Yargıtay Kanununun Ceza Dairelerinin görevlerini düzenleyen 6110 sayılı Kanunla değişik 14. maddesinin üçüncü fıkrasının (a) bendinde; “Daireler arasındaki iş bölümünün belirlenmesinde dava açılan belgedeki nitelendirme esas alınır. Açıklama ile sevk maddelerinin uyumsuz olduğu durumlarda açıklamaya itibar edilir,” (b) bendinde; “Çeşitli suçlara ait davalarda, suçların en ağırını incelemeye yetkili olan daire görevlidir” hükmüne yer verilmiştir.
Yargıtay Ceza Daireleri Başkanlar Kurulu uygulamalarına göre çeşitli suçlara ilişkin açılan davalardan en ağırı saptanırken, hapis cezasının üst sınırı fazla olan suça ilişkin dava daha ağır olarak kabul edilmeli, üst sınırlarının eşit olması halinde bu kez alt sınırı daha fazla hapsi gerektiren suça ilişkin davanın daha ağır olduğu sonucuna varılmalıdır.
İncelenen dosya kapsamına göre;
Temyiz incelemesine konu olan suçlardan iddianamede anlatılan ve sevk maddeleri gösterilen Vergi Usul Kanununa muhalefet suçunun cezası, aynı kanunun suç tarihi itibarıyla yürürlükte bulunan 359/b-1. maddesi gereği onsekiz aydan üç yıla kadar hapis; dolandırıcılık suçunun yaptırımı ise 765 sayılı TCK’nun 504/3. maddesinde iki yıldan beş yıla kadar hapis ve sağladığı haksız menfaatin iki misli kadar adli para cezası olup, bu müeyyidenin üst sınırı, Vergi Usul Kanununa muhalefet suçunun cezasının azami haddinden fazla bulunduğundan, hükmü temyizen inceleme görevi 2797 sayılı Yargıtay Kanununun 6110 sayılı Kanunla değişik 14. maddesine dayalı olarak hazırlanan işbölümü kararı gereği, dolandırıcılık suçunu temyizen incelemekle görevli Yargıtay 15. Ceza Dairesine aittir.

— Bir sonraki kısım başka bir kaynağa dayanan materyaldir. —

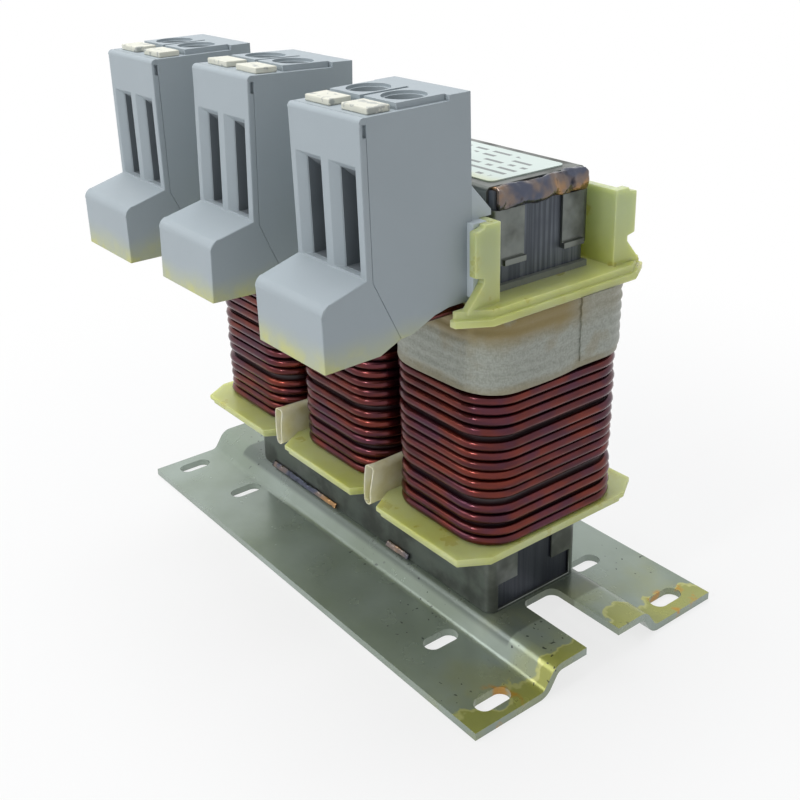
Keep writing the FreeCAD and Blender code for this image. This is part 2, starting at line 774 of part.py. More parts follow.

Bu itibarla, Yargıtay 11. Ceza Dairesince verilen görevsizlik kararı isabetli olup, yargılama konusu suçlarla ilgili temyiz incelemesinin dolandırıcılık suçundan kurulan hükmü incelemekle görevli Yargıtay 15. Ceza Dairesi tarafından yapılması gerektiğinden, 15. Ceza Dairesi görevsizlik kararının kaldırılmasına ve dosyanın anılan Daireye gönderilmesine karar verilmelidir.
SONUÇ:
Açıklanan nedenlerle;
1- Yargıtay 15. Ceza Dairesinin 31.10.2013 gün ve 21314-16370 sayılı görevsizlik kararının KALDIRILMASINA,
2- Dosyanın Yargıtay 15. Ceza Dairesine GÖNDERİLMESİNE, 27.12.2013 günü oybirliğiyle karar verildi.